● **Problem to work on**
Write out the records below word for word, please.

● **Data rows**
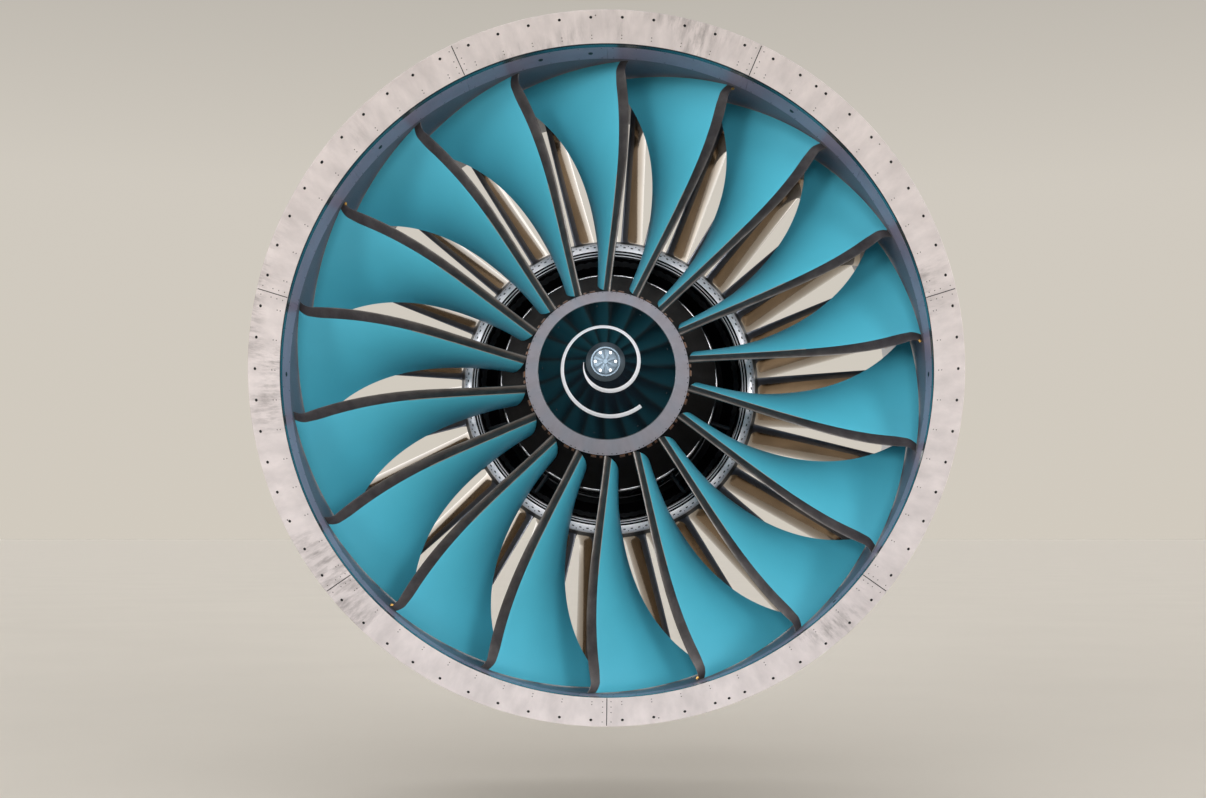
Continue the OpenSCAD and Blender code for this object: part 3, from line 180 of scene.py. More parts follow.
# Materials
def coords(nt, turned, stretch):
    """Object coordinates, or for turned surfaces the angle, station and radius, stretched."""
    where = nt.nodes.new("ShaderNodeTexCoord")
    out = where.outputs["Object"]
    if turned:
        split = nt.nodes.new("ShaderNodeSeparateXYZ")
        nt.links.new(out, split.inputs[0])
        angle = nt.nodes.new("ShaderNodeMath")
        angle.operation = "ARCTAN2"
        nt.links.new(split.outputs["X"], angle.inputs[0])
        nt.links.new(split.outputs["Z"], angle.inputs[1])
        flat = nt.nodes.new("ShaderNodeCombineXYZ")
        nt.links.new(split.outputs["X"], flat.inputs[0])
        nt.links.new(split.outputs["Z"], flat.inputs[2])
        radius = nt.nodes.new("ShaderNodeVectorMath")
        radius.operation = "LENGTH"
        nt.links.new(flat.outputs[0], radius.inputs[0])
        turned_place = nt.nodes.new("ShaderNodeCombineXYZ")
        nt.links.new(angle.outputs[0], turned_place.inputs[0])
        nt.links.new(split.outputs["Y"], turned_place.inputs[1])
        nt.links.new(radius.outputs["Value"], turned_place.inputs[2])
        out = turned_place.outputs[0]
    scale = nt.nodes.new("ShaderNodeMapping")
    scale.inputs["Scale"].default_value = stretch
    nt.links.new(out, scale.inputs[0])
    return scale.outputs[0]


def noise(nt, vector, scale, detail=4.0, rough=0.55):
    """A noise from 0 to 1, about 0.5 on average."""
    n = nt.nodes.new("ShaderNodeTexNoise")
    n.inputs["Scale"].default_value = scale
    n.inputs["Detail"].default_value = detail
    n.inputs["Roughness"].default_value = rough
    nt.links.new(vector, n.inputs["Vector"])
    return n.outputs["Fac"]


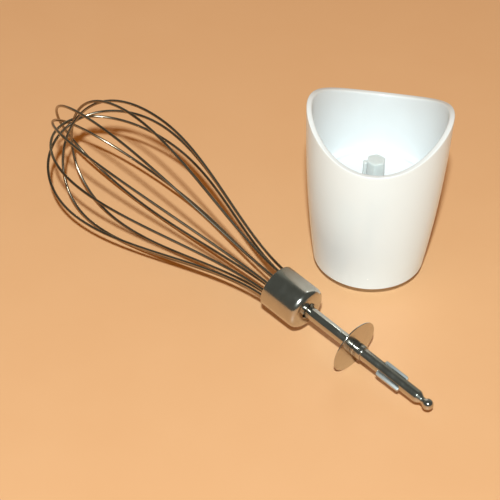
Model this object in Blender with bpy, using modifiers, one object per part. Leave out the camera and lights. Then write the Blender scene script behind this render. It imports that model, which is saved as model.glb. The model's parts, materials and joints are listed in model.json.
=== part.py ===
"""Whisk attachment of an immersion blender: a gearbox collar standing on its narrow end
and a balloon whisk lying beside it.  Metres, +Z up, origin at the middle of the footprint."""

import math
from collections import namedtuple

import bmesh
import bpy
from mathutils import Matrix, Vector

MM = 0.001
GAP = 0.2 * MM                      # room between pieces that touch

# ---- layout ---------------------------------------------------------------------------
WHISK_X = 28.34 * MM                # ferrule mouth, middle of the footprint at 0, 0
WHISK_Y = -30.9 * MM
WHISK_TILT = math.radians(6.8)      # shaft end low: the cage and the splash disc touch the table
COLLAR_X = WHISK_X + 5.47 * MM
COLLAR_Y = WHISK_Y + 60.08 * MM
NOSE_HEIGHT = 7.0 * MM              # the collar stands on a narrower nose ring under its wall

# ---- collar shell ---------------------------------------------------------------------
BASE_RADIUS = 26.8 * MM
TOP_RADIUS = 34.3 * MM
BULGE = 1.4 * MM                    # belly of the side wall at half height
RIM_HIGH = 87.1 * MM
RIM_MEAN = 79.9 * MM
RIM_FLATTEN = 0.4 * MM              # broadens the high points and the low ones alike
RIM_ANGLE = math.radians(35.4)      # direction of the two high points of the saddle mouth
WALL = 2.6 * MM
FOOT_ROUND = 0.5 * MM               # the wall's lower edge
COVER_SEAT_RADIUS = 24.2 * MM
FLOOR_TOP = 42.0 * MM
FLOOR_BOTTOM = 39.5 * MM
FLOOR_STEP_RADIUS = 25.6 * MM
FLOOR_STEP_HEIGHT = 1.6 * MM
SADDLE_START = 46.0 * MM
BEARING_BOSS_RADIUS = 10.6 * MM
BEARING_BOSS_BOTTOM = 36.8 * MM
SHELL_STEPS = 40
ROUND_STEPS = 24                    # bushes, sleeves and the hub

# ---- bottom cover, screws and bosses --------------------------------------------------
COVER_BOTTOM = 0.4 * MM
COVER_TOP = 3.0 * MM
COVER_HOLE_RADIUS = 5.6 * MM
NOSE_OUTER_RADIUS = 16.8 * MM
NOSE_INNER_RADIUS = 14.4 * MM       # the whisk's splash disc goes up inside the nose
NOSE_ROUND = 0.6 * MM
RING_SUPPORT_INNER = 16.6 * MM
RING_SUPPORT_OUTER = 18.6 * MM
SCREW_COUNT = 3
SCREW_CIRCLE = 21.4 * MM
SCREW_SHANK_RADIUS = 1.2 * MM
SCREW_HEAD_RADIUS = 2.3 * MM
SCREW_HEAD_HEIGHT = 1.5 * MM
SCREW_TIP = 13.0 * MM
BOSS_RADIUS = 2.5 * MM

# ---- planetary gears (24 / 12 / 48 teeth: 3 turns in, 1 turn out) ----------------------
MODULE = 0.7 * MM
SUN_TEETH = 24
PLANET_TEETH = 12
RING_TEETH = 48
PLANETS = 3
PRESSURE_ANGLE = math.radians(20)
ADDENDUM = 0.8 * MODULE
DEDENDUM = 1.15 * MODULE
BACKLASH = 0.16 * MM
PLANET_CIRCLE = MODULE * (SUN_TEETH + PLANET_TEETH) / 2
PLANET_START_ANGLE = math.radians(90)
GEAR_BOTTOM = 15.8 * MM
GEAR_TOP = 22.6 * MM
RING_BODY_RADIUS = 20.6 * MM
SUN_BORE_RADIUS = 6.3 * MM
SLEEVE_RADIUS = 7.4 * MM
SLEEVE_TOP = 32.8 * MM
PIN_RADIUS = 1.25 * MM
PIN_CLEARANCE = 0.1 * MM
PIN_TOP = 24.4 * MM

# ---- planet carrier and output hub ----------------------------------------------------
JOURNAL_RADIUS = 7.6 * MM
JOURNAL_BOTTOM = 3.6 * MM
CARRIER_RADIUS = 15.6 * MM
CARRIER_BOTTOM = 12.4 * MM
CARRIER_TOP = 15.2 * MM
HUB_RADIUS = 5.95 * MM
HUB_TOP = 31.6 * MM
SOCKET_RADIUS = 3.3 * MM
EAR_SLOT_WIDTH = 2.6 * MM
EAR_SLOT_RADIUS = 4.95 * MM
BUSH_CLEARANCE = 0.1 * MM
LOWER_BUSH_OUTER = 9.6 * MM
LOWER_BUSH_BOTTOM = 5.8 * MM
LOWER_BUSH_TOP = 11.8 * MM
COVER_BOSS_OUTER = 11.6 * MM
COVER_BOSS_TOP = 11.6 * MM
SEAL_BOTTOM = 3.3 * MM
SEAL_TOP = 5.5 * MM

# ---- drive post -----------------------------------------------------------------------
POST_NECK_RADIUS = 6.2 * MM
POST_FLANGE_RADIUS = 9.4 * MM
POST_FLANGE_TOP = 35.6 * MM
POST_HEX_RADIUS = 4.7 * MM
POST_TOP = 58.0 * MM
POST_NECK_TOP = 44.0 * MM
POST_KEY_REACH = 6.0 * MM
POST_KEY_WIDTH = 2.6 * MM
POST_KEY_TOP = 57.0 * MM
POST_BORE_RADIUS = 3.5 * MM
POST_BORE_TOP = 49.6 * MM
POST_TURN = math.radians(2.7)       # direction of one corner of the hexagon
POST_KEY_ANGLE = math.radians(227)
UPPER_BUSH_OUTER = 8.1 * MM
WASHER_OUTER = 9.2 * MM

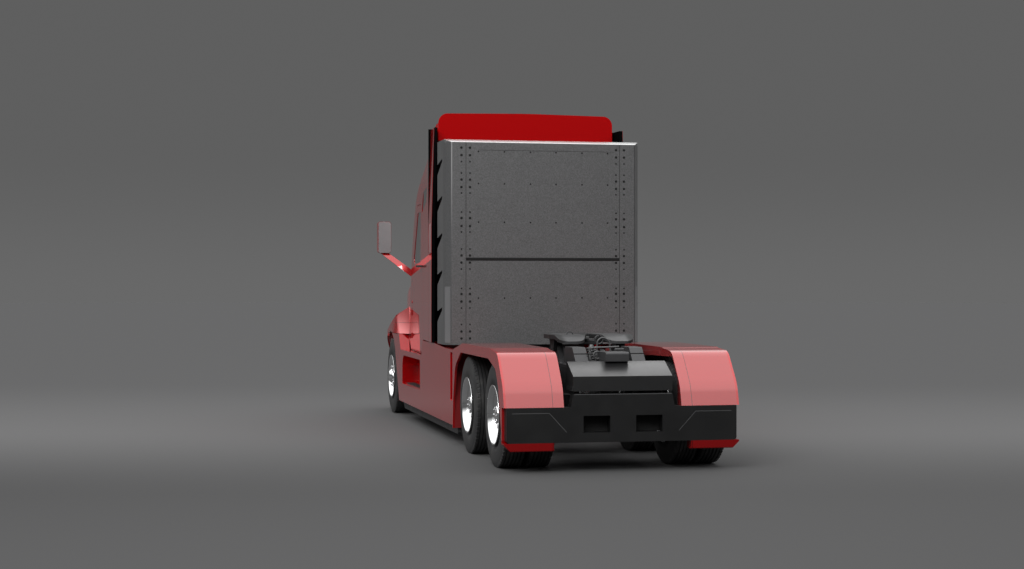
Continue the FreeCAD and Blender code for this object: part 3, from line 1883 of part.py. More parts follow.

● **Reply**
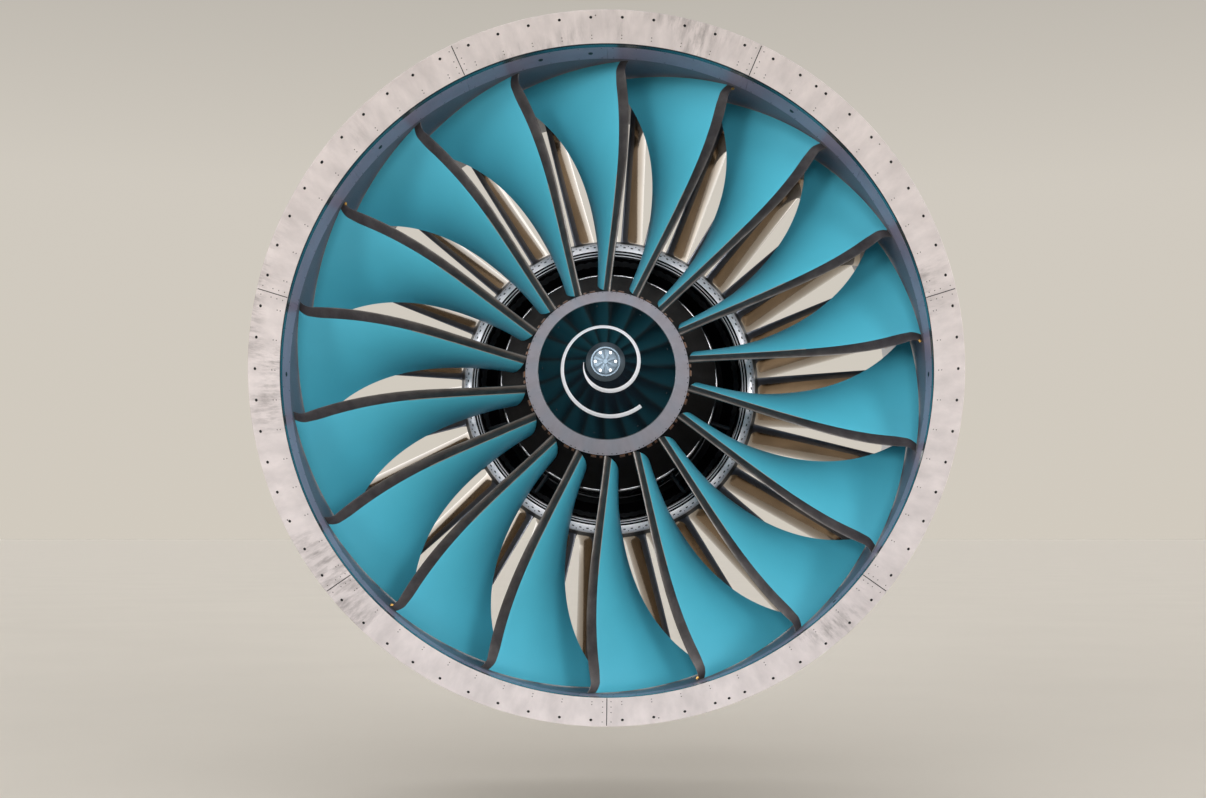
Continue the OpenSCAD and Blender code for this object: part 3, from line 180 of scene.py. More parts follow.
# Materials
def coords(nt, turned, stretch):
    """Object coordinates, or for turned surfaces the angle, station and radius, stretched."""
    where = nt.nodes.new("ShaderNodeTexCoord")
    out = where.outputs["Object"]
    if turned:
        split = nt.nodes.new("ShaderNodeSeparateXYZ")
        nt.links.new(out, split.inputs[0])
        angle = nt.nodes.new("ShaderNodeMath")
        angle.operation = "ARCTAN2"
        nt.links.new(split.outputs["X"], angle.inputs[0])
        nt.links.new(split.outputs["Z"], angle.inputs[1])
        flat = nt.nodes.new("ShaderNodeCombineXYZ")
        nt.links.new(split.outputs["X"], flat.inputs[0])
        nt.links.new(split.outputs["Z"], flat.inputs[2])
        radius = nt.nodes.new("ShaderNodeVectorMath")
        radius.operation = "LENGTH"
        nt.links.new(flat.outputs[0], radius.inputs[0])
        turned_place = nt.nodes.new("ShaderNodeCombineXYZ")
        nt.links.new(angle.outputs[0], turned_place.inputs[0])
        nt.links.new(split.outputs["Y"], turned_place.inputs[1])
        nt.links.new(radius.outputs["Value"], turned_place.inputs[2])
        out = turned_place.outputs[0]
    scale = nt.nodes.new("ShaderNodeMapping")
    scale.inputs["Scale"].default_value = stretch
    nt.links.new(out, scale.inputs[0])
    return scale.outputs[0]


def noise(nt, vector, scale, detail=4.0, rough=0.55):
    """A noise from 0 to 1, about 0.5 on average."""
    n = nt.nodes.new("ShaderNodeTexNoise")
    n.inputs["Scale"].default_value = scale
    n.inputs["Detail"].default_value = detail
    n.inputs["Roughness"].default_value = rough
    nt.links.new(vector, n.inputs["Vector"])
    return n.outputs["Fac"]


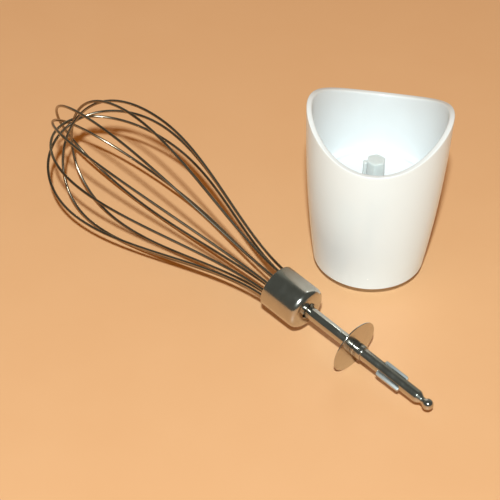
Model this object in Blender with bpy, using modifiers, one object per part. Leave out the camera and lights. Then write the Blender scene script behind this render. It imports that model, which is saved as model.glb. The model's parts, materials and joints are listed in model.json.
=== part.py ===
"""Whisk attachment of an immersion blender: a gearbox collar standing on its narrow end
and a balloon whisk lying beside it.  Metres, +Z up, origin at the middle of the footprint."""

import math
from collections import namedtuple

import bmesh
import bpy
from mathutils import Matrix, Vector

MM = 0.001
GAP = 0.2 * MM                      # room between pieces that touch

# ---- layout ---------------------------------------------------------------------------
WHISK_X = 28.34 * MM                # ferrule mouth, middle of the footprint at 0, 0
WHISK_Y = -30.9 * MM
WHISK_TILT = math.radians(6.8)      # shaft end low: the cage and the splash disc touch the table
COLLAR_X = WHISK_X + 5.47 * MM
COLLAR_Y = WHISK_Y + 60.08 * MM
NOSE_HEIGHT = 7.0 * MM              # the collar stands on a narrower nose ring under its wall

# ---- collar shell ---------------------------------------------------------------------
BASE_RADIUS = 26.8 * MM
TOP_RADIUS = 34.3 * MM
BULGE = 1.4 * MM                    # belly of the side wall at half height
RIM_HIGH = 87.1 * MM
RIM_MEAN = 79.9 * MM
RIM_FLATTEN = 0.4 * MM              # broadens the high points and the low ones alike
RIM_ANGLE = math.radians(35.4)      # direction of the two high points of the saddle mouth
WALL = 2.6 * MM
FOOT_ROUND = 0.5 * MM               # the wall's lower edge
COVER_SEAT_RADIUS = 24.2 * MM
FLOOR_TOP = 42.0 * MM
FLOOR_BOTTOM = 39.5 * MM
FLOOR_STEP_RADIUS = 25.6 * MM
FLOOR_STEP_HEIGHT = 1.6 * MM
SADDLE_START = 46.0 * MM
BEARING_BOSS_RADIUS = 10.6 * MM
BEARING_BOSS_BOTTOM = 36.8 * MM
SHELL_STEPS = 40
ROUND_STEPS = 24                    # bushes, sleeves and the hub

# ---- bottom cover, screws and bosses --------------------------------------------------
COVER_BOTTOM = 0.4 * MM
COVER_TOP = 3.0 * MM
COVER_HOLE_RADIUS = 5.6 * MM
NOSE_OUTER_RADIUS = 16.8 * MM
NOSE_INNER_RADIUS = 14.4 * MM       # the whisk's splash disc goes up inside the nose
NOSE_ROUND = 0.6 * MM
RING_SUPPORT_INNER = 16.6 * MM
RING_SUPPORT_OUTER = 18.6 * MM
SCREW_COUNT = 3
SCREW_CIRCLE = 21.4 * MM
SCREW_SHANK_RADIUS = 1.2 * MM
SCREW_HEAD_RADIUS = 2.3 * MM
SCREW_HEAD_HEIGHT = 1.5 * MM
SCREW_TIP = 13.0 * MM
BOSS_RADIUS = 2.5 * MM

# ---- planetary gears (24 / 12 / 48 teeth: 3 turns in, 1 turn out) ----------------------
MODULE = 0.7 * MM
SUN_TEETH = 24
PLANET_TEETH = 12
RING_TEETH = 48
PLANETS = 3
PRESSURE_ANGLE = math.radians(20)
ADDENDUM = 0.8 * MODULE
DEDENDUM = 1.15 * MODULE
BACKLASH = 0.16 * MM
PLANET_CIRCLE = MODULE * (SUN_TEETH + PLANET_TEETH) / 2
PLANET_START_ANGLE = math.radians(90)
GEAR_BOTTOM = 15.8 * MM
GEAR_TOP = 22.6 * MM
RING_BODY_RADIUS = 20.6 * MM
SUN_BORE_RADIUS = 6.3 * MM
SLEEVE_RADIUS = 7.4 * MM
SLEEVE_TOP = 32.8 * MM
PIN_RADIUS = 1.25 * MM
PIN_CLEARANCE = 0.1 * MM
PIN_TOP = 24.4 * MM

# ---- planet carrier and output hub ----------------------------------------------------
JOURNAL_RADIUS = 7.6 * MM
JOURNAL_BOTTOM = 3.6 * MM
CARRIER_RADIUS = 15.6 * MM
CARRIER_BOTTOM = 12.4 * MM
CARRIER_TOP = 15.2 * MM
HUB_RADIUS = 5.95 * MM
HUB_TOP = 31.6 * MM
SOCKET_RADIUS = 3.3 * MM
EAR_SLOT_WIDTH = 2.6 * MM
EAR_SLOT_RADIUS = 4.95 * MM
BUSH_CLEARANCE = 0.1 * MM
LOWER_BUSH_OUTER = 9.6 * MM
LOWER_BUSH_BOTTOM = 5.8 * MM
LOWER_BUSH_TOP = 11.8 * MM
COVER_BOSS_OUTER = 11.6 * MM
COVER_BOSS_TOP = 11.6 * MM
SEAL_BOTTOM = 3.3 * MM
SEAL_TOP = 5.5 * MM

# ---- drive post -----------------------------------------------------------------------
POST_NECK_RADIUS = 6.2 * MM
POST_FLANGE_RADIUS = 9.4 * MM
POST_FLANGE_TOP = 35.6 * MM
POST_HEX_RADIUS = 4.7 * MM
POST_TOP = 58.0 * MM
POST_NECK_TOP = 44.0 * MM
POST_KEY_REACH = 6.0 * MM
POST_KEY_WIDTH = 2.6 * MM
POST_KEY_TOP = 57.0 * MM
POST_BORE_RADIUS = 3.5 * MM
POST_BORE_TOP = 49.6 * MM
POST_TURN = math.radians(2.7)       # direction of one corner of the hexagon
POST_KEY_ANGLE = math.radians(227)
UPPER_BUSH_OUTER = 8.1 * MM
WASHER_OUTER = 9.2 * MM

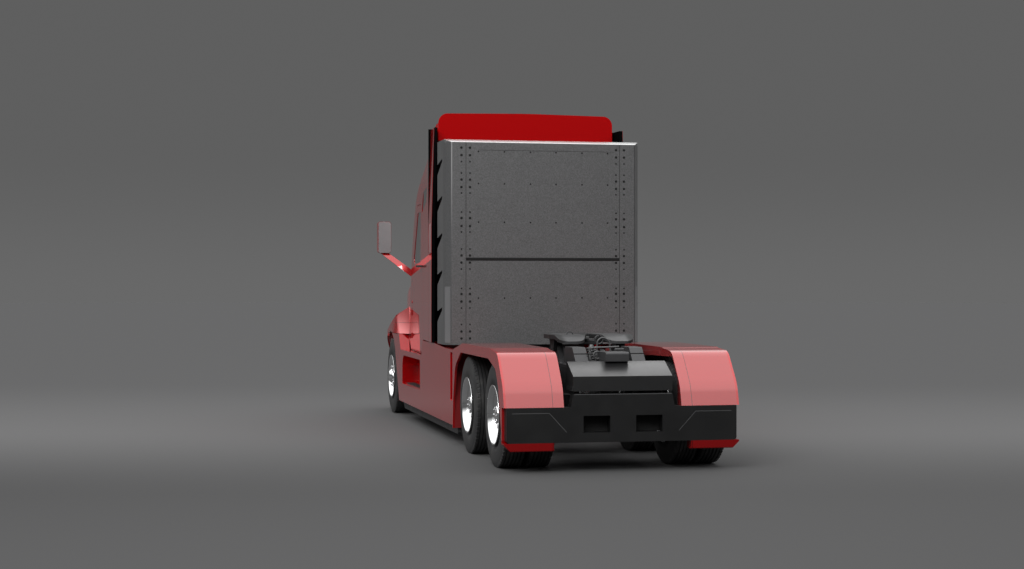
Continue the FreeCAD and Blender code for this object: part 3, from line 1883 of part.py. More parts follow.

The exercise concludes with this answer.